Later in 2013 we will mark a half century since the assassination of President John Kennedy. Have we made any progress since 1963 in curbing gun violence? Or are things perhaps even worse than they were fifty years ago? Might this sad anniversary be useful by taking the opportunity to act decisively to end glorification of guns and gun violence in the visual media? How can a culture of life replace a culture that wallows in a wild-west fantasy of well-armed 'heroes' who express themselves above all by maiming and killing others? How may we replace the crudeness of conflict resolution by a shoot-first-ask-questions-later policy by one that respects the dignity of every human life? Surely firearms and ammunition should be taxed heavily, as are cigarettes. The revenue collected could help to cover the enormous expenses of the many innocent victims of gun violence. The idolatry that is gun culture must be terminated. The churches do their part by calling for conversion from gun culture to a culture of life. Just as one may not worship God and money, so too an authentic Christian may not worship God and guns. Iconoclasm is urgently needed: the false god that is a gun must be smashed once and for all.

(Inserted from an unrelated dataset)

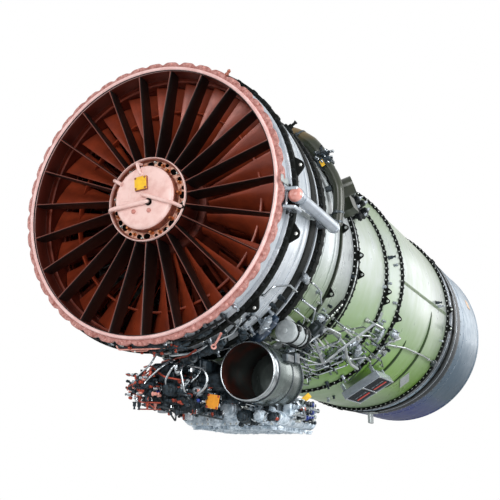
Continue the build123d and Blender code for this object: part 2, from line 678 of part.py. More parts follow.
def box_section(inset):
    """Crescent section of the gearbox housing, seen from the front, drawn in by the wall's thickness."""
    i = inset
    return make_face(Polyline((-96 + i, BOX_TOP - i), (135 - i, BOX_TOP - i), (135 - i, -644 - i),
                              (270 - i * 0.6, -644 - i), (294 - i, -664 - i * 0.3), (276 - i, -700 + i),
                              (-70 + i, -706 + i), (-110 + i, -660), close=True))


def box_slab(inset, front, rear):
    """Slab of the housing's section between two stations."""
    place = Plane(origin=(0, front, 0), x_dir=(1, 0, 0), z_dir=(0, -1, 0)).location
    return place * extrude(box_section(inset), front - rear)


def gearbox_housing():
    """Cast gearbox housing, open inside for its gears, with feet, ribs, a front pad and a bearing web."""
    rear = BOX_REAR - BOX_WALL
    outer = box_slab(0, BOX_FRONT, rear)
    hollow = box_slab(BOX_WALL, BOX_FRONT + BOX_WALL, BOX_WEB) + box_slab(BOX_WALL, BOX_WEB + 12, rear + 5)
    ribs = [Pos(x, (BOX_FRONT + rear) / 2, -702) * Box(8, 290, 16) for x in (-30, 60, 150, 240)]
    pad = disc_y(100, BOX_FRONT - 14, -640, 32, 15)
    feet = [Pos(-60, y, -520) * Box(40, 30, 88) for y in (510, 632)]
    body = outer + ribs + pad + feet - hollow - casing_form()
    body = body - bar((0, TOWER_Y, BOX_TOP + 5), (0, TOWER_Y, BOX_TOP - 20), TOWER_R + 5)
    for x in (0, SPUR_MODULE * SPUR_TEETH):
        body = body - disc_y(x, BOX_WEB - 5, BOX_AXIS_Z, BOX_SHAFT_R + RUNNING, 25)
    return body


def gearbox_cover():
    """Rear cover of the gearbox, with a blind bearing pocket for each shaft."""
    cover = box_slab(0, BOX_REAR - BOX_WALL, BOX_REAR)
    for x in (0, SPUR_MODULE * SPUR_TEETH):
        cover = cover - disc_y(x, BOX_REAR - BOX_WALL - 5, BOX_AXIS_Z, BOX_SHAFT_R + RUNNING, 13)
    return cover


def drive_gear():
    """Drive shaft of the gearbox: a bevel gear at its front and a spur gear behind the web."""
    place = Plane(origin=(0, TOWER_Y, BOX_AXIS_Z), x_dir=(0, 0, 1), z_dir=(0, 1, 0)).location
    front = TOWER_Y + BOX_GEAR_R * (1 - GEAR_FACE)
    shaft = disc_y(0, front, BOX_AXIS_Z, BOX_SHAFT_R, BOX_REAR - 5 - front)
    return shaft + mitre_gear(place, BOX_GEAR_R, BOX_SHAFT_R - 1, 180.0 / MITRE_TEETH) + \
        spur_gear(0, GEAR_STATION, BOX_AXIS_Z, BOX_SHAFT_R - 1, 16, 0)


def pump_gear():
    """Pump shaft of the gearbox, driven by the spur gear beside it."""
    x = SPUR_MODULE * SPUR_TEETH
    shaft = disc_y(x, BOX_WEB - 20, BOX_AXIS_Z, BOX_SHAFT_R, BOX_REAR - 5 - BOX_WEB + 20)
    return shaft + spur_gear(x, GEAR_STATION, BOX_AXIS_Z, BOX_SHAFT_R - 1, 16, 180.0 / SPUR_TEETH)


# Accessories

def open_duct():
    """Large round duct beside the gearbox, open at the front, on a foot and a bracket."""
    shell = turned((DUCT_FRONT, DUCT_R - 5), (DUCT_FRONT, DUCT_R), (DUCT_REAR, DUCT_R), (DUCT_REAR, 0),
                   (DUCT_REAR - 6, 0), (DUCT_REAR - 6, DUCT_R - 5))
    place = Pos(DUCT_X, 0, DUCT_Z)
    foot = Pos(DUCT_X, 505, -636) * Box(50, 40, 24)
    arm = Pos(180, 430, -462) * Rot(0, -25, 0) * Box(16, 30, 60)
    core = place * turned((0, 0), (0, DUCT_R - 1), (DUCT_REAR, DUCT_R - 1), (DUCT_REAR, 0))
    return place * shell + ((foot + arm) - core - casing_form() - box_slab(0, BOX_FRONT, BOX_REAR))


def control_unit():
    """Fuel control on the gearbox's front face: a stepped casting with round valve bodies."""
    body = Pos(-26, 404, -606) * Box(130, 148, 88)
    body = body + Pos(-40, 284, -596) * Box(150, 120, 96) + Pos(20, 300, -640) * Box(90, 90, 60)
    body = body + disc_y(-70, 128, -590, 34, 100) + disc_y(8, 160, -598, 26, 70)
    body = body + bar((-60, 270, -630), (-60, 270, -668), 24) + bar((30, 290, -660), (30, 290, -690), 20)
    body = body + bar((-100, 300, -580), (-140, 300, -580), 22)
    return body


def throttle_lever():
    """Lever on the fuel control's side shaft."""
    place = Plane(origin=(-140, 300, -580), x_dir=(0, 1, 0), z_dir=(-1, 0, 0)).location
    hub = place * extrude(RegularPolygon(15, 8), 12)
    return hub + Pos(-146, 300, -612) * Box(8, 18, 60) + Pos(-152, 300, -636) * Box(16, 8, 8)


def unit_plate():
    """Bare plate screwed to the front of the fuel control."""
    return Pos(64, 252, -640) * Box(44, 3, 46)


def accumulator():
    """Grey cylinder and a slim actuator beside it, on the lower right of the casing."""
    tank = disc_y(356, 350, -394, 38, 120) + disc_y(356, 470, -394, 44, 14)
    foot = on_case(138, 410, 480) * Box(50, 60, 60)
    return tank + (foot - casing_form())


def control_box():
    """Control box with two dark panels, on brackets under the front of the long duct."""
    place = on_case(148.7, 1500, 0)
    box = place * Pos(0, 0, 539) * Box(186, 214, 32)
    panels = [place * Pos(x, 0, 556) * Box(82, 190, 3) for x in (-45, 45)]
    legs = [place * Pos(x, y, 508) * Box(16, 14, 40) for x in (-76, 76) for y in (-88, 88)]
    return [box + panels + legs - casing_form()]


def oil_pipes():
    """Rigid pipes along the lower right of the ducts, with their junction block and the block at the rear end."""
    form = casing_form()
    runs = []
    for radius, reach, places in PIPE_RUNS:
        ends = [(places[0], 440), *((place, reach) for place in places), (places[-1], 440)]
        points = [(r * sin(radians(phi)), station, r * cos(radians(phi))) for (phi, station), r in ends]
        runs.append(pipe(points, radius) - form)
    junction = on_case(134, 640, 500) * Box(70, 60, 50) - form
    rear_block = on_case(123, 2196, 503) * Box(40, 32, 30) - form
    return [junction + runs[0] + runs[1], runs[2], runs[3] + rear_block, runs[4]]


def bleed_valve():
    """Olive duct stub and the valve pack behind it, on the upper right of the casing."""
    stub = bar((455, 600, 165), (505, 612, 185), 34)
    pack = on_case(70, 770, 450) * Box(60, 70, 70)
    return [stub - casing_form(), pack - casing_form()]


NODES = (
    inlet_ring, guide_vanes, hub_ring, nose_cover, nose_plate, nose_pipes, front_bearing,
    fan_case, fan_case_rear, case_lugs, fan_drum, fan_blades_front, fan_blades_rear, fan_stators, fan_exit_vanes,
    fan_shaft, fan_turbine, intermediate_case, frame_struts, duct_front, duct_ring, duct_rear, clamp_ring,
    tail_case, jet_pipe_liner, core_front_case, core_hub, burner_case, burner_liner, fuel_nozzles,
    core_compressor, core_stators, core_shaft, core_turbine, turbine_case, turbine_vanes, exhaust_frame, exhaust_cone,
    mixer, flame_holder, shaft_bearings, side_strut, top_mount, bleed_duct, tower_tube, tower_shaft,
    gearbox_housing, gearbox_cover, drive_gear, pump_gear, open_duct, control_unit, throttle_lever, unit_plate,
    accumulator, control_box, oil_pipes, bleed_valve,
)

for make in NODES:
    made = make()
    pieces = made if isinstance(made, list) else [made]
    solids = [solid for piece in pieces for solid in piece.solids()]
    export_step(Compound(children=solids, label=make.__name__), f"parts/{make.__name__}.step")
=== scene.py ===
import bpy
import numpy as np
from mathutils import Matrix


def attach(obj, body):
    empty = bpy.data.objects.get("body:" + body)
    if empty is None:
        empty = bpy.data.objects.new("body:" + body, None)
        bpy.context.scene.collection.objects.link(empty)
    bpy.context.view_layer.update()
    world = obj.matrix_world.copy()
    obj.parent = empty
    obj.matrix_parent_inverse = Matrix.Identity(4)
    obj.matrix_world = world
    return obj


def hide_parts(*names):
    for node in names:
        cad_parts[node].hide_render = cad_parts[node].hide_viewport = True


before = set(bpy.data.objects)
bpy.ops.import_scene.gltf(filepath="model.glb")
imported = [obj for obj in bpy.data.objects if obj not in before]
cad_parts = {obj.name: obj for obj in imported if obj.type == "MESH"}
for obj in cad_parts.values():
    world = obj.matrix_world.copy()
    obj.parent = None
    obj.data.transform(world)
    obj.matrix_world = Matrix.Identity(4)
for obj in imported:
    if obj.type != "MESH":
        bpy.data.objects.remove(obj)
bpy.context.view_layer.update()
TAU = 2 * np.pi

# Stations and radii of the casings, in millimetres: Y runs aft from the inlet flange, the axis is X = Z = 0
INLET_R, LIP_FRONT, SCALLOPS, SCALLOPED_FROM = 450.0, -10.0, 46, 470.0
VANES, HUB_R = 23, 143.0
FAN_STATIONS, FAN_TIP = (132, 248, 344), 446.0
MM = 0.001
ORIGIN, AFT, FORE, UP, DOWN = (0, 0, 0), (0, 1, 0), (0, -1, 0), (0, 0, 1), (0, 0, -1)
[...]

Some Americans, indeed some Supreme Court justices, argue that the original intent of the authors of the Constitution and its amendments must always be respected. But surely no one can seriously argue that the second amendment was intended to permit ownership of assault rifles, as such weapons did not exist in the late eighteenth century. Thus, if original intent is to be followed, only the kinds of weapons extant at the time an amendment or article of the Constitution was written are included in a Constitutional right to bear arms. But even those arms, along with all others, should be heavily taxed, and their owners relentlessly urged to acknowledge the destructiveness of an addiction to firearms. Not every gun owner is a gun addict, but many are. These addicts should be provided with twelve-step programs similar to those that have helped many alcoholics and drug addicts break their destructive habits.

Nothing less than a dramatic change in mentality is needed, from inordinate attachment to guns to a culture of life that rejects firearms and the slaughter of innocents they make possible. The mentality of a right, or an entitlement, to possess and use deadly weapons must give way to a mentality of respect for and cherishing of life. Though American Catholics may rightly disagree with President Obama in some matters, surely when it comes to restricting access to guns and to taking on the pernicious power of the National Rifle Association, they should stand firmly and proudly with the president and with the bishops. The tobacco lobby has been marginalized and for most part defeated. May we soon be able to say the same about the gun lobby.